• [TASK] Go over the entries below line by line, copying each one that contains the word "pose".

• [RECORDS TO PROCESS]
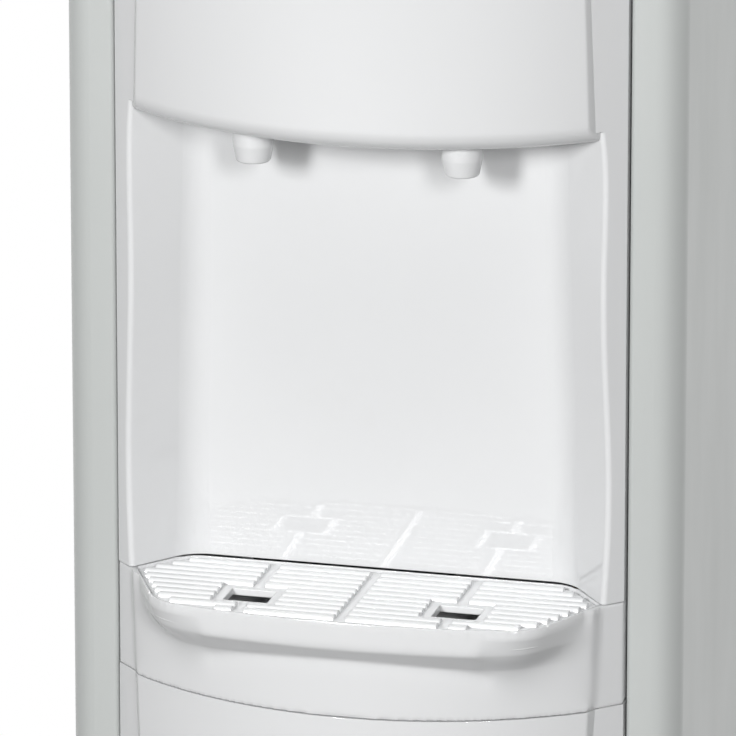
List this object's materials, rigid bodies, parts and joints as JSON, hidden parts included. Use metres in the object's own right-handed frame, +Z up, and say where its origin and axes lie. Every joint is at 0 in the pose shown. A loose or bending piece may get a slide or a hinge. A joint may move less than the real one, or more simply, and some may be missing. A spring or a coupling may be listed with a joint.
{
  "type": "top-loading water cooler",
  "caption": "Floor-standing water cooler with a curved front, hooded dispensing niche, hot and cold spouts, ribbed drip tray and bottle seat on top.",
  "frame": {"origin": "centre of the bounding box at the floor", "axes": "+X to the right seen from the front, +Y to the back, +Z up"},
  "size_m": [0.313, 0.36, 0.966],
  "materials": {
    "panel_paint": "satin off-white coat",
    "front_plastic": "smooth white moulding",
    "plate_plastic": "smooth white moulding",
    "grey_plastic": "grey moulding",
    "dark_plastic": "black moulding",
    "red_plastic": "red moulding",
    "blue_plastic": "blue moulding",
    "lens_plastic": "tinted lens",
    "steel": "bare steel",
    "zinc": "galvanised sheet",
    "black_paint": "black enamel",
    "foam": "rigid foam",
    "wrap_foam": "foam jacket",
    "copper": "copper",
    "aluminium": "plain",
    "silicone": "soft, milky",
    "rubber": "black rubber",
    "nylon": "natural nylon"
  },
  "bodies": {
    "cabinet": {"side_panel_left": "panel_paint", "side_panel_right": "panel_paint", "base_plate": "zinc", "feet": "rubber", "front_fascia": "front_plastic", "shelf_panel": "front_plastic", "lower_front_panel": "front_plastic", "top_cover": "front_plastic", "rear_panel": "zinc", "rear_screws": "steel", "tank_shelf": "zinc", "tank_lid": "nylon", "seat_gasket": "silicone", "cold_tank": "steel", "evaporator_wrap": "copper", "insulation_left": "foam", "insulation_right": "foam", "baffle_plate": "nylon", "hot_tank": "steel", "hot_tank_jacket": "wrap_foam", "hot_tank_bracket": "zinc", "heater_element": "steel", "cold_hose": "silicone", "hot_hose": "silicone", "feed_hose": "silicone", "drain_pipe": "silicone", "compressor": "black_paint", "compressor_grommets": "rubber", "relay_cover": "dark_plastic", "filter_drier": "copper", "condenser_tube": "black_paint", "condenser_wires": "black_paint", "suction_line": "copper", "indicator_lenses": "lens_plastic", "button_guide": "zinc", "lever_pins": "steel", "switch_bezel": "dark_plastic", "cord_gland": "rubber", "cold_faucet_body": "nylon", "cold_spout": "front_plastic", "cold_bonnet": "nylon", "cold_valve_spring": "steel", "hot_faucet_body": "nylon", "hot_spout": "front_plastic", "hot_bonnet": "nylon", "hot_valve_spring": "steel"},
    "cold_button": {"cold_button": "blue_plastic"},
    "hot_button": {"hot_button": "red_plastic"},
    "cold_lever": {"cold_lever": "steel"},
    "hot_lever": {"hot_lever": "steel"},
    "cold_stem": {"cold_stem": "nylon"},
    "hot_stem": {"hot_stem": "nylon"},
    "child_lock": {"child_lock": "front_plastic"},
    "drip_tray": {"drip_tray": "front_plastic"},
    "drip_plate": {"drip_plate": "plate_plastic"},
    "bottle_seat": {"bottle_seat": "front_plastic"},
    "hot_switch": {"hot_switch": "red_plastic"},
    "cold_switch": {"cold_switch": "dark_plastic"},
    "thermostat_knob": {"thermostat_knob": "dark_plastic"},
    "drain_plug": {"drain_plug": "silicone"}
  },
  "joints": [
    {"name": "cold_button_press", "type": "slide", "parent": "cabinet", "child": "cold_button", "axis": [0, 0, -1], "range_m": [0, 0.006], "stiffness_N_per_m": 600, "springref_m": -0.002},
    {"name": "cold_lever_swing", "type": "hinge", "parent": "cabinet", "child": "cold_lever", "pos_m": [0.0525, -0.115, 0.8483], "axis": [1, 0, 0], "range_deg": [0, 10.48]},
    {"name": "cold_stem_slide", "type": "slide", "parent": "cabinet", "child": "cold_stem", "axis": [0, 0, -1], "range_m": [0, 0.004], "deforming": ["cold_valve_spring"]},
    {"name": "hot_button_press", "type": "slide", "parent": "cabinet", "child": "hot_button", "axis": [0, 0, -1], "range_m": [0, 0.006], "stiffness_N_per_m": 600, "springref_m": -0.002},
    {"name": "hot_lever_swing", "type": "hinge", "parent": "cabinet", "child": "hot_lever", "pos_m": [-0.0525, -0.115, 0.8483], "axis": [1, 0, 0], "range_deg": [0, 10.48]},
    {"name": "hot_stem_slide", "type": "slide", "parent": "cabinet", "child": "hot_stem", "axis": [0, 0, -1], "range_m": [0, 0.004], "deforming": ["hot_valve_spring"]},
    {"name": "child_lock_slide", "type": "slide", "parent": "hot_button", "child": "child_lock", "axis": [1, 0, 0], "range_m": [0, 0.004]},
    {"name": "drip_tray_lift", "type": "slide", "parent": "cabinet", "child": "drip_tray", "axis": [0, 0, 1], "range_m": [0, 0.045]},
    {"name": "drip_plate_lift", "type": "slide", "parent": "drip_tray", "child": "drip_plate", "axis": [0, 0, 1], "range_m": [0, 0.02]},
    {"name": "bottle_seat_lift", "type": "slide", "parent": "cabinet", "child": "bottle_seat", "axis": [0, 0, 1], "range_m": [0, 0.06]},
    {"name": "hot_switch_rock", "type": "hinge", "parent": "cabinet", "child": "hot_switch", "pos_m": [0.044, 0.1585, 0.845], "axis": [1, 0, 0], "range_deg": [0, 20]},
    {"name": "cold_switch_rock", "type": "hinge", "parent": "cabinet", "child": "cold_switch", "pos_m": [0.063, 0.1585, 0.845], "axis": [1, 0, 0], "range_deg": [0, 20]},
    {"name": "thermostat_turn", "type": "hinge", "parent": "cabinet", "child": "thermostat_knob", "pos_m": [0.092, 0.1604, 0.845], "axis": [0, 1, 0], "range_deg": [0, 270]},
    {"name": "drain_plug_pull", "type": "slide", "parent": "cabinet", "child": "drain_plug", "axis": [0, 1, 0], "range_m": [0, 0.025]}
  ],
  "couplings": [
    {"joint": "cold_lever_swing", "follows": "cold_button_press", "rad_per_m": 30.47},
    {"joint": "cold_stem_slide", "follows": "cold_button_press", "ratio": 0.6666},
    {"joint": "hot_lever_swing", "follows": "hot_button_press", "rad_per_m": 30.47},
    {"joint": "hot_stem_slide", "follows": "hot_button_press", "ratio": 0.6666}
  ]
}
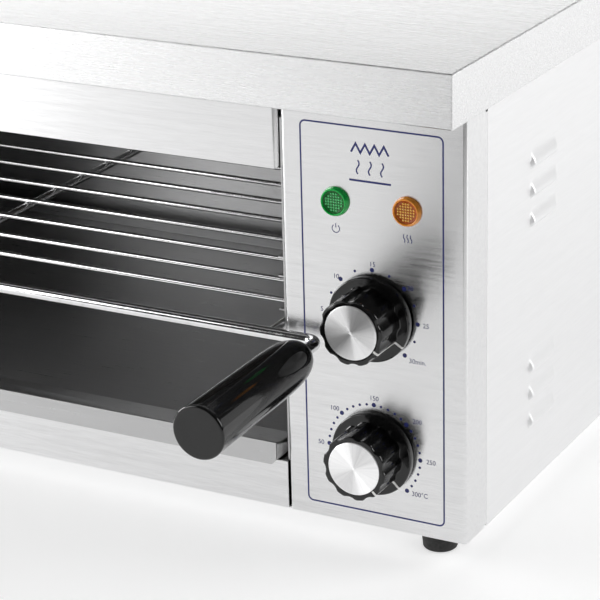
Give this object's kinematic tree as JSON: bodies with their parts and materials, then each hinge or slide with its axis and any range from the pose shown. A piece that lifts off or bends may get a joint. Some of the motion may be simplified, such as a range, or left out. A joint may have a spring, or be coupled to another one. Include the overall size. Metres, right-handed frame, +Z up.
{
  "type": "electric salamander grill",
  "caption": "Counter-top electric salamander grill with an open front, top heating elements, a sliding wire rack with handles, a crumb tray and a control box.",
  "frame": {"origin": "on the ground, below the middle of the whole grill's box", "axes": "+X to the right as seen from the front, +Y to the back, +Z up; the front faces -Y"},
  "size_m": [0.6433, 0.4798, 0.28],
  "materials": {
    "brushed_front": "fine horizontal brushing, bright",
    "side_steel": "satin brushed steel",
    "cavity_steel": "dull steel",
    "tray_steel": "dull brushed steel",
    "element_sheath": "heat-darkened steel sheath",
    "zinc": "zinc plated",
    "chrome_rod": "polished chrome plate",
    "black_gloss": "glossy black thermoset",
    "knob_black": "semi-gloss black thermoset",
    "spun_disc": "spun aluminium with radial glints",
    "pointer_white": "white filled line",
    "green_lens": "translucent ribbed lens",
    "amber_lens": "translucent ribbed lens",
    "lamp_housing": "black nylon",
    "rubber_black": "matt rubber",
    "control_housing": "plated steel can",
    "ceramic": "unglazed ceramic and thermoset",
    "copper_tube": "bare copper",
    "nylon_black": "moulded nylon"
  },
  "bodies": {
    "casing": {"base_pan": "side_steel", "front_rail": "brushed_front", "top_cover": "brushed_front", "hood_front": "brushed_front", "control_panel": "brushed_front", "right_side_cover": "side_steel", "left_side_panel": "side_steel", "rear_panel": "side_steel", "cavity_floor": "cavity_steel", "cavity_left_wall": "cavity_steel", "cavity_right_wall": "cavity_steel", "cavity_back_wall": "cavity_steel", "roof_plate": "cavity_steel", "rack_guide_left": "cavity_steel", "rack_guide_right": "cavity_steel", "element_front": "element_sheath", "element_middle": "element_sheath", "element_rear": "element_sheath", "element_bracket_left": "cavity_steel", "element_bracket_right": "cavity_steel", "element_nuts": "zinc", "timer_body": "control_housing", "thermostat_body": "ceramic", "thermostat_bulb": "copper_tube", "control_screws": "zinc", "terminal_block": "ceramic", "cable_gland": "nylon_black", "gland_nut": "nylon_black", "power_lamp_lens": "green_lens", "power_lamp_body": "lamp_housing", "heat_lamp_lens": "amber_lens", "heat_lamp_body": "lamp_housing", "foot_front_left": "rubber_black", "foot_front_right": "rubber_black", "foot_rear_left": "rubber_black", "foot_rear_right": "rubber_black", "foot_screws": "zinc", "casing_screws": "zinc"},
    "rack": {"rack_front_rod": "chrome_rod", "rack_side_rod_left": "chrome_rod", "rack_side_rod_right": "chrome_rod", "rack_rear_rod": "chrome_rod", "rack_centre_bar": "chrome_rod", "rack_wires": "chrome_rod", "handle_left": "black_gloss", "handle_right": "black_gloss"},
    "tray": {"crumb_tray": "tray_steel"},
    "timer_dial": {"timer_knob": "knob_black", "timer_knob_disc": "spun_disc", "timer_pointer": "pointer_white", "timer_shaft": "zinc"},
    "thermostat_dial": {"thermostat_knob": "knob_black", "thermostat_knob_disc": "spun_disc", "thermostat_pointer": "pointer_white", "thermostat_shaft": "zinc"}
  },
  "joints": [
    {"name": "rack_slide", "type": "slide", "parent": "casing", "child": "rack", "axis": [0, -1, 0], "range_m": [0, 0.2]},
    {"name": "tray_slide", "type": "slide", "parent": "casing", "child": "tray", "axis": [0, -1, 0], "range_m": [0, 0.25]},
    {"name": "timer_turn", "type": "hinge", "parent": "casing", "child": "timer_dial", "pos_m": [0.2634, -0.10411, 0.1376], "axis": [0, 1, 0], "range_deg": [-257, 13]},
    {"name": "thermostat_turn", "type": "hinge", "parent": "casing", "child": "thermostat_dial", "pos_m": [0.2634, -0.10411, 0.0602], "axis": [0, 1, 0], "range_deg": [-270, 0]}
  ]
}
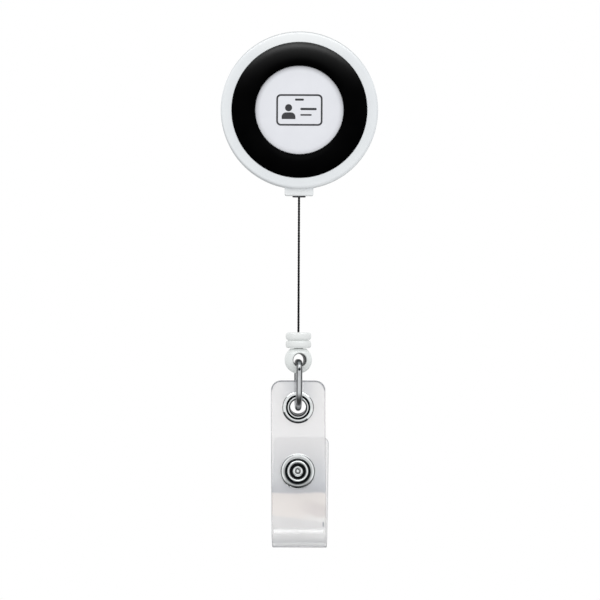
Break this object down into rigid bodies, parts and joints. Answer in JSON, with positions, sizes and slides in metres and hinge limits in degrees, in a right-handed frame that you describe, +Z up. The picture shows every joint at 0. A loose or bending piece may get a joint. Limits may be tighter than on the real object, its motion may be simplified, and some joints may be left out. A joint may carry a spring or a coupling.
{
  "type": "retractable badge reel",
  "caption": "Round retractable badge reel with a dark trim ring, belt clip, pull cord, ball-end swivel, wire link and a clear snap strap.",
  "frame": {"origin": "middle of the label's front face, on the spool's axis", "axes": "+Z up along the hanging cord, the labelled face looks along -Y, +X to the right as seen from the front"},
  "size_m": [0.032, 0.0137, 0.1051],
  "materials": {
    "housing_white": "glossy moulded ABS, fine texture",
    "ring_black": "satin black moulded plastic",
    "label_white": "satin printed label stock",
    "guide_dark": "smooth low-friction plastic",
    "spool_grey": "natural acetal",
    "spring_steel": "blued spring steel",
    "retainer_tan": "fibre disc",
    "cord_black": "braided nylon cord",
    "stop_white": "glossy moulded plastic",
    "nickel": "nickel plate",
    "brass": "plain brass",
    "clip_steel": "nickel-plated spring steel",
    "vinyl": "flexible milky clear vinyl"
  },
  "bodies": {
    "reel": {"front_cover": "housing_white", "back_cover": "housing_white", "trim_ring": "ring_black", "label_disc": "label_white", "cord_guide": "guide_dark", "clip_rivet": "nickel", "rivet_washer": "brass", "cord_lead": "cord_black"},
    "spool": {"spool": "spool_grey", "power_spring": "spring_steel", "spring_retainer": "retainer_tan", "cord_wound": "cord_black"},
    "cord_end": {"cord": "cord_black", "cord_stop": "stop_white"},
    "ball": {"ball_end": "stop_white"},
    "link": {"link": "nickel"},
    "strap": {"strap_front": "vinyl", "strap_fold": "vinyl", "eyelet": "nickel", "eyelet_washer": "nickel", "snap_ring": "nickel", "snap_socket": "nickel", "snap_spring": "spring_steel"},
    "flap": {"strap_flap": "vinyl", "snap_stud": "nickel", "snap_cap": "nickel"},
    "clip": {"clip_plate": "clip_steel"},
    "clip_arm": {"clip_tongue": "clip_steel"}
  },
  "joints": [
    {"name": "cord_pull", "type": "slide", "parent": "reel", "child": "cord_end", "axis": [0, 0, -1], "range_m": [-0.0274, 0.836], "stiffness_N_per_m": 0.5, "springref_m": -0.0274, "deforming": ["cord"]},
    {"name": "spool_spin", "type": "hinge", "parent": "reel", "child": "spool", "pos_m": [0, 0.0042, 0], "axis": [0, 1, 0], "range_deg": [-140, 4200]},
    {"name": "ball_swivel", "type": "hinge", "parent": "cord_end", "child": "ball", "pos_m": [0, 0.0042, -0.0484], "axis": [0, 0, 1], "continuous": true},
    {"name": "link_swing", "type": "hinge", "parent": "ball", "child": "link", "pos_m": [0, 0.0042, -0.05132], "axis": [0, 1, 0], "range_deg": [-60, 60]},
    {"name": "strap_swing", "type": "hinge", "parent": "link", "child": "strap", "pos_m": [0, 0.0042, -0.06058], "axis": [0, 1, 0], "range_deg": [-60, 60]},
    {"name": "flap_open", "type": "hinge", "parent": "strap", "child": "flap", "pos_m": [0, 0.0051, -0.08735], "axis": [-1, 0, 0], "range_deg": [0, 170], "deforming": ["strap_fold"]},
    {"name": "clip_swivel", "type": "hinge", "parent": "reel", "child": "clip", "pos_m": [0, 0.00985, 0], "axis": [0, 1, 0], "continuous": true},
    {"name": "clip_flex", "type": "hinge", "parent": "clip", "child": "clip_arm", "pos_m": [0, 0.01115, 0.012], "axis": [1, 0, 0], "range_deg": [0, 12], "stiffness_Nm_per_rad": 0.3}
  ],
  "couplings": [
    {"joint": "spool_spin", "follows": "cord_pull", "rad_per_m": 86.957}
  ]
}
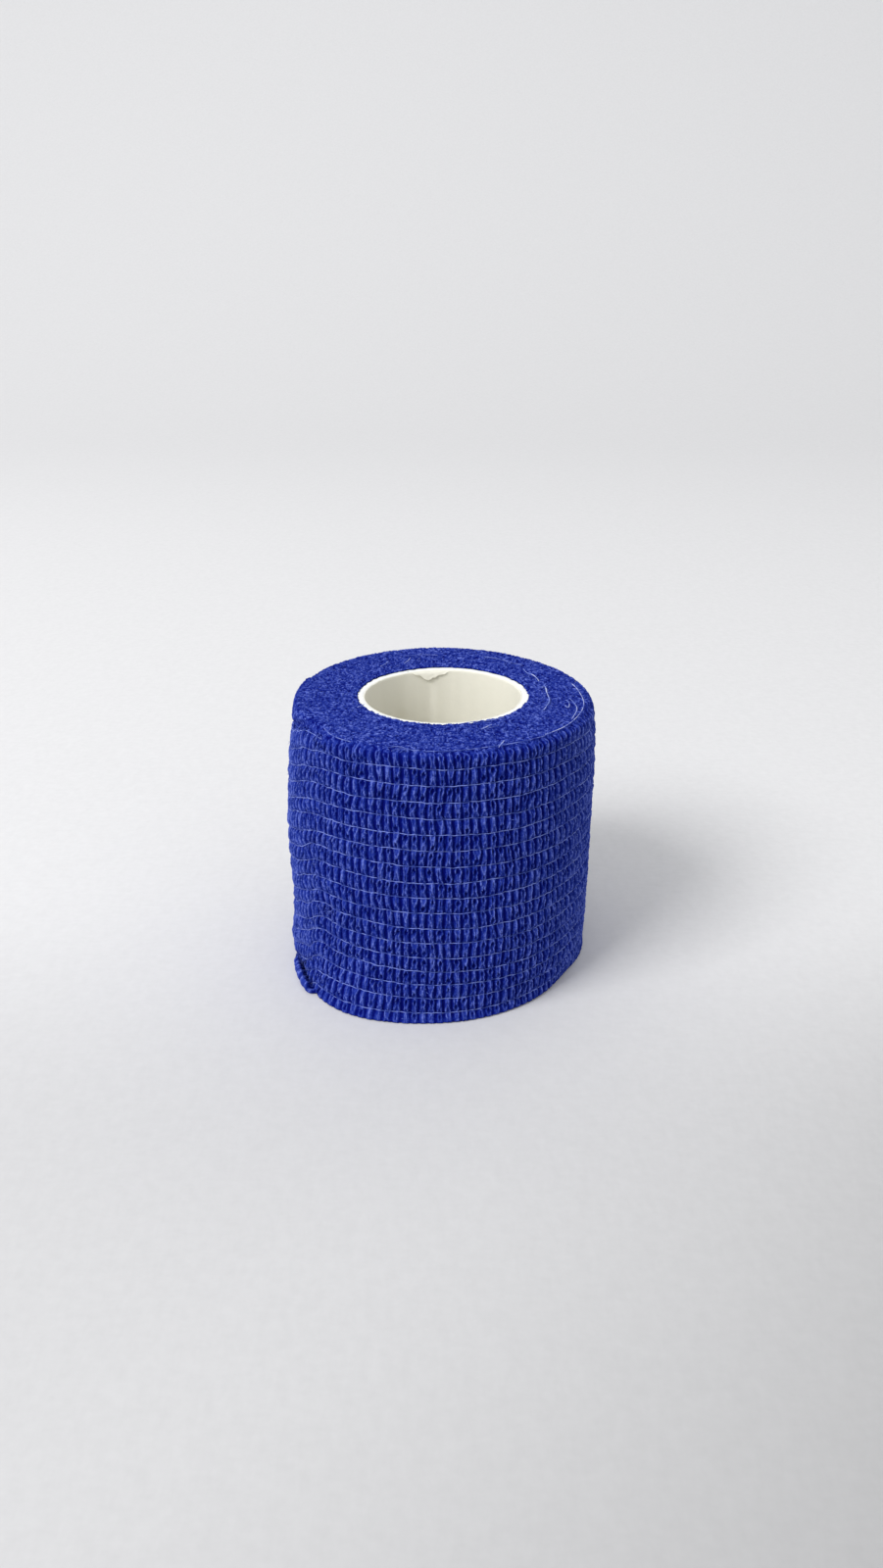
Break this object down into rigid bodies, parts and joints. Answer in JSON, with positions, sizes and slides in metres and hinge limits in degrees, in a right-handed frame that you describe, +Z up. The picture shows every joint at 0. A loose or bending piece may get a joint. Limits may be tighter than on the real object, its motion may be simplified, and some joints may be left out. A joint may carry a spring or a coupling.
{
  "type": "cohesive bandage roll",
  "caption": "Roll of crinkled blue cohesive elastic bandage on a paperboard tube, standing on its end with its loose end slipped down at one side.",
  "frame": {"origin": "middle of the roll's footprint, on the surface it stands on", "axes": "+Z up along the tube, -Y towards the front, -X towards the slipped loose end"},
  "size_m": [0.0552, 0.0536, 0.0503],
  "materials": {
    "bandage": "matt crinkled nonwoven with pale elastic threads",
    "paperboard": "matt paperboard, white outside and cream inside"
  },
  "bodies": {
    "root": {"core_tube": "paperboard", "wound_roll": "bandage", "loose_end": "bandage"}
  },
  "joints": []
}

• [OUTPUT BELOW]
List this object's materials, rigid bodies, parts and joints as JSON, hidden parts included. Use metres in the object's own right-handed frame, +Z up, and say where its origin and axes lie. Every joint is at 0 in the pose shown. A loose or bending piece may get a slide or a hinge. A joint may move less than the real one, or more simply, and some may be missing. A spring or a coupling may be listed with a joint.
Give this object's kinematic tree as JSON: bodies with their parts and materials, then each hinge or slide with its axis and any range from the pose shown. A piece that lifts off or bends may get a joint. Some of the motion may be simplified, such as a range, or left out. A joint may have a spring, or be coupled to another one. Include the overall size. Metres, right-handed frame, +Z up.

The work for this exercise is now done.